А еще до конца года планировалось начать выпуск уже самого молока, а так же кефира, ряженки и прочих жидких молочных продуктов в упаковке уже бумажной – что позволило бы вдвое увеличить объемы перевозимых автомобилями молочных продуктов и не тратить силы и средства на прием стеклопосуды. У самого Валентина Ильича новая упаковка вызвала лишь один вопрос: а что делать с использованной тарой? Ведь она не гниет, при сжигании какую-то очевидно ядовитую вонь изрыгает… Но Вера ему показала водоизоляционные плиты, сделанные из обрывков такой картонной упаковки и пожаловалась, что «слабовато наш народ молока пьет, сырья для гидроизоляции маловато дать может» – и вопрос на этом полностью исчерпался. То есть не совсем исчерпался, Госплану пришлось задуматься над тем, как стимулировать население к сдаче использованных молочных коробок на пункты вторсырья…

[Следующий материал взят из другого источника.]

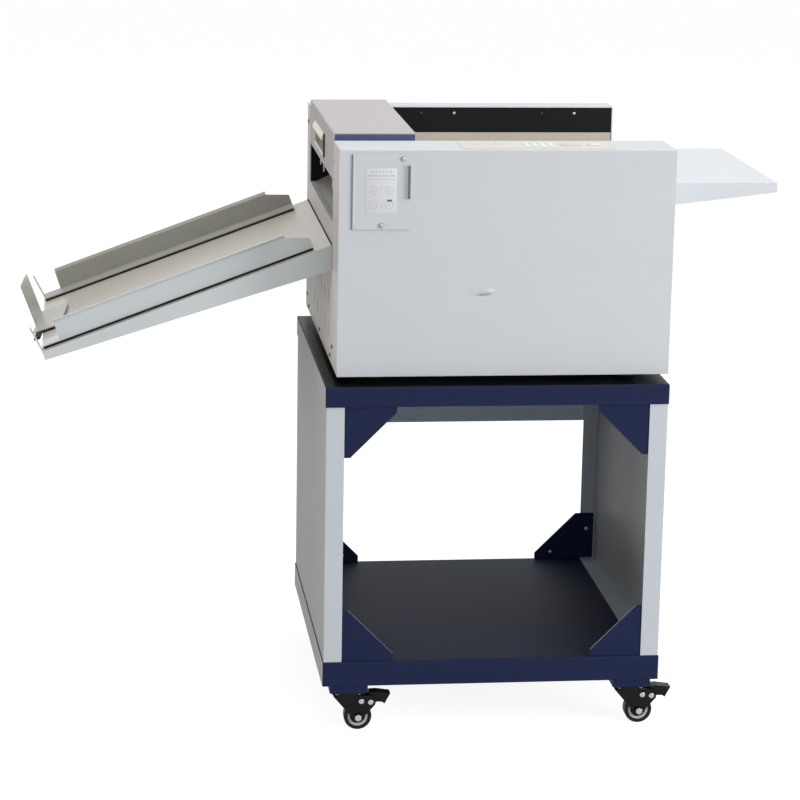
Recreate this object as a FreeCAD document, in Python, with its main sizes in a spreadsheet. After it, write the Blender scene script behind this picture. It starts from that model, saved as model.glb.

А гидроизоляция стране была нужна во все возрастающих количествах. И чтобы дома в селах строить (для чего «молочная» плита очень даже подходила), и разные уже совершенно гидро-сооружения. В той же Саамо-финской области весной началось строительства сразу шести ГЭС на одной-единственной речке Оулуйоки. То есть шесть уже начали строиться, а еще три пока лишь «проектировались»: народу на строительство не хватало. А не хватало людей потому, что еще три десятка уже совсем маленьких ГЭС строится начали, мощностью до полутора мегаватт. Станции-то маленькие, на них даже не плотины строиться должны были, а дамбы, от которых по деривационным трубам вода к генераторам подавалась, а земляную дамбу гидроизолировать-то просто необходимо!
Все эти стройки были запущены сразу по нескольким причинам. Первая – в тех краях было очень много чего в земле закопано, но для добычи и переработки добытого требовалось много энергии. Вторая причина была попроще (и более очевидной, что ли): нужно было с пользой для страны куда-то срочно пристроить почти триста тысяч пленных финских солдат. Ну а третья…
Третью причину в правительстве озвучил Иосиф Виссарионович, но он лишь более четко сформулировал высказанную Верой на небольшой вечеринке, собранной по случаю дня рождения Лаврентия Павловича, интересную мысль:
– Триста тысяч финских парней – это, в пересчете на семьи, больше миллиона человек. Которые могут либо остаться, либо перебраться в Финляндию или Швецию в соответствии с мирным договором. Не знаю как вам, а мне плевать: пусть они считают меня оккупантом и втайне ненавидят, но если они будут трудиться на благо Советского Союза, то я буду не в претензии. А они у нас останутся если увидят, что у нас жизнь лучше, чем была у них в капиталистической Финляндии. Если у них тут будет хорошее жилье, неплохо оплачиваемая работа, недорогие продукты и бесплатная медицина, если дети их будут в школах учиться… Как писал товарищ Сталин, мы должны показать всему миру, что жизнь простого человека при социализме куда как лучше, чем в разных буржуинствах!